After all of the above, I concluded that one of my best shots at optimizing this further actually was to parallelize the sorting. I am happy with the following constraints:

- the algorithm does not have to be in-place,
- it will still be comparison-based,
- it only needs to work on ranges given by pairs of pointers (honestly, when did you last have to sort anything but an array?),
- it does not need to support move-only types (in a C++ sense). On that last point in particular, note that there is no such thing as a byte that you cannot copy. If you deal with move-only types, that is a self-imposed pain and entirely your fault. I’d suggest not doing it :)

I ended up implementing an algorithm called *Sample Sort*, but that wasn’t actually my starting point. Before we get to sample sort, let me introduce two other ways to implement parallel sorting that I have tried:

- Parallel quicksort. Quicksort recursively splits the problem into two independent sub-problems. Basically, whenever you recurse you can give one part of the array to another thread to sort. This has two downsides: First, there is a significant period in the beginning of the sort where you are only using a single thread. The difficult part about quicksort is splitting the data at a pivot, and before you can parallelize any work you have to do this splitting at least once. It takes even more time before you can use
*all*threads on your machine. Second, this approach requires non-trivial communication between threads. This has some overhead and essentially comes down to a multiple-producer-multiple-consumer setup with a shared data structure for communication. The upside of parallel quicksort is that it is rather simple to implement and in-place, modulo the data structure for inter-thread communication (which you could forgo entirely at the cost of load balancing). - Parallel mergesort. More precisely, I have tried a version I dubbed
*segment sort*that was used in another part of the code base. The idea of segment sort is to first split the input into*segments*(of a fixed size, or one per thread) and then sort these segments in parallel. Then you merge all segments by repeatedly picking the minimum item from the segments. This approach is somewhat complementary to quicksort: You get to use all your threads at the beginning of the execution but have a long tail where you are only using a single thread for the merging.

I bring these two up because I used ideas from both for my sample sort implementation. Sample sort is best understood as a sort-of `n`

-way quicksort: Quicksort splits the input array into 2 *buckets* (containing the elements smaller than the pivot and those bigger than the pivot). These two buckets can be independently sorted in parallel and there is nothing to be done to join them together - you merely need to concatenate them. Sample sort aims to do the same thing, but with `n`

buckets and without recursing (because you can sort the buckets in serial and that’s a solved problem).
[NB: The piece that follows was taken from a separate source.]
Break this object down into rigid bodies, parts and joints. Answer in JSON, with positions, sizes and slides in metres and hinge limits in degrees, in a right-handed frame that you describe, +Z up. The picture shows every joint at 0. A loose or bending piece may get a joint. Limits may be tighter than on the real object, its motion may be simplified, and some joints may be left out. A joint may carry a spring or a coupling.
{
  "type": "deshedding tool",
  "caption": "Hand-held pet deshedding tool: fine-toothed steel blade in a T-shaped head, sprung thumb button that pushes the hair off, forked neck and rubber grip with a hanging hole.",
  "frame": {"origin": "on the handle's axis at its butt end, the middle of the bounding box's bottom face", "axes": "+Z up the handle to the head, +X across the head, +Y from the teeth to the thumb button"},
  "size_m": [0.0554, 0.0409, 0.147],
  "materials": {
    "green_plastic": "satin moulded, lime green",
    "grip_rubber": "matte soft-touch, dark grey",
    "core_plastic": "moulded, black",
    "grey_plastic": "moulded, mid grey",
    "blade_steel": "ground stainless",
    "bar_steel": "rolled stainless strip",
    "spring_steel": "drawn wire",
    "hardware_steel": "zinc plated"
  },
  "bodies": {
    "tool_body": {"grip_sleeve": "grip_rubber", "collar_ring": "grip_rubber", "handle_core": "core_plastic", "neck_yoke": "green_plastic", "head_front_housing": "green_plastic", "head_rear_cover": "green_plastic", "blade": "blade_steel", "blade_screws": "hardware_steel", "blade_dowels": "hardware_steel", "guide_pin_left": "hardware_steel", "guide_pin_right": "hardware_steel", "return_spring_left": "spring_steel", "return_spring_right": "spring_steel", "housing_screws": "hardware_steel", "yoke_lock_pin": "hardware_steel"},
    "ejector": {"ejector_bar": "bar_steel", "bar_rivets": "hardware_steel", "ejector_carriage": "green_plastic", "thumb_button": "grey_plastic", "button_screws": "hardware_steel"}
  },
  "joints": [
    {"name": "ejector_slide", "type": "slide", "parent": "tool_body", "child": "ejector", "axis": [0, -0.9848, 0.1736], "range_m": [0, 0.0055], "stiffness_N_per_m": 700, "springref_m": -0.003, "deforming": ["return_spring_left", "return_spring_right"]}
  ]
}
As with quicksort, the interesting part of the implementation is `how do elements efficiently get into the right bucket in the first place?`

- after that you can use your favorite serial sorting algorithm to sort the buckets. Typical quicksort implementations put all of their intelligent thoughts into pivot selection and splitting. A good pivot ensures that the buckets are both of roughly equal size. The same is true for sample sort: Ideally, all of the buckets are of equal size, because we want to have each thread sort one bucket.

Sample sort, as the name implies, solves the pivot selection problem by *sampling* elements from the input data to be sorted. If you have `n`

threads, you want `n`

buckets and hence need `n-1`

pivot elements between them. Ideally, you’d select the `n-1`

elements that split the input exactly into `n`

equally sized buckets, but that’s hard to do without first sorting the entire input. Instead, we can randomly select `n * k`

many elements from the input (where `k`

is some constant of your choosing, called the *oversampling factor*). This sample can be assumed to be generally representative of the full input but is much smaller. We can hence quickly sort those few elements we sampled and select pivot elements from them. They should be a good estimate for the best splitting points of the input data itself.
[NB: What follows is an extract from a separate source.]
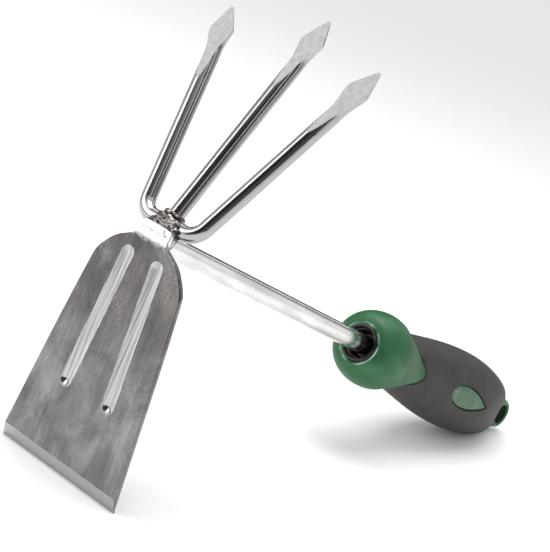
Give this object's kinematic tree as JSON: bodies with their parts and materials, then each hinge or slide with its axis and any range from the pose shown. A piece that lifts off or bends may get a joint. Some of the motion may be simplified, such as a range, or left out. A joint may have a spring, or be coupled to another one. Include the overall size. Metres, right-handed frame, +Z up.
{
  "type": "hand cultivator",
  "caption": "Two-sided hand hoe: a grooved trapezoid blade opposite a fork of forged diamond points, on a straight round shaft with a two-part soft-grip handle and a hang hole.",
  "frame": {"origin": "centre of the footprint, on the surface that the tool rests on with its cutting edge and grip", "axes": "+X from the head to the handle's tail, +Y across the blade, +Z up along the tines"},
  "size_m": [0.3192, 0.0744, 0.1767],
  "materials": {
    "steel_sheet": "satin stainless steel with drawing streaks",
    "steel_rod": "polished stainless steel",
    "weld": "weld bead, cleaned, uneven",
    "green_plastic": "satin moulded hard plastic",
    "grey_rubber": "matte soft-touch rubber",
    "black_plastic": "glossy black"
  },
  "bodies": {
    "root": {"hoe_blade": "steel_sheet", "side_tines": "steel_rod", "centre_tine": "steel_rod", "shaft": "steel_rod", "centre_tine_weld": "weld", "neck_top_weld": "weld", "neck_side_weld_left": "weld", "neck_side_weld_right": "weld", "bow_weld": "weld", "entry_ring": "black_plastic", "handle_core": "green_plastic", "grip": "grey_rubber"}
  },
  "joints": []
}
This yields the following algorithm for sample sort:

- Randomly sample
`n * k`

many elements from the input. - Sort the samples and select the
`k`

-th,`2*k`

-th etc. elements as pivots. *Somehow*split the input data up into the buckets defined by these pivots (see below).- Sort the buckets in parallel.

The splitting step is notoriously annoying to implement. There is an example on wikipedia which like so many places considers the toy example of just sorting integers (booo!). I ended up using a conceptually simple approach to splitting that uses additional memory. It stemmed from the observation that segment sort was suprisingly fast at sorting the segments. So here is how I implemented the splitting:

- Split the input into segments of a fixed size (or one segment per thread).
- Sort the segments in parallel.
- Then, in parallel, go through each segment and figure out the bucket borders in each segment using a linear scan. This is simple because the segment is sorted and we have a sorted array of the pivots as well. Note down the number of elements per bucket in each segment.
- Sum up the number of elements per bucket across segments. Allocate a buffer of the size of the input. Compute a prefix sum over the number of elements per bucket to get the bucket indices in that buffer.
- In parallel for each bucket, copy the elements for that bucket from each segment into the bucket.

The downside of this approach is that you need more memory: You allocate a copy of the input buffer, plus `numBuckets * numSegments * sizeof(int)`

many bytes for computing the bucket sizes. This also means that you need to copy the sorted buckets back into the original array.

Usually, at this point I would present you with a bunch of benchmarks - but I’m writing this with my new born daughter on my laps and priorities are shifting rapidly :) Instead, have some closing thoughts:

- In my testing, this algorithm handily beats all parallel variants of
`std::sort`

on MSVC from VS2019. Similarly, it blows parallel quicksort and segment sort out of the water. - In my testing, this algorithm scales very nicely even to high number of threads. You however probably want to limit the number of threads and buckets using a minimum bucket size.
- Is this optimal? Surely not. But it is a good starting point for any parallel sorting adventures.
- I have tried out merging the bucket contents from the various segments (using a fixed sized heap) instead of copying them to the bucket and then sorting them. This turned out to be much slower, presumably because with many segments you end up jumping around in memory a lot to do this merging. However, it still feels like there should be an efficient way to use this presorting.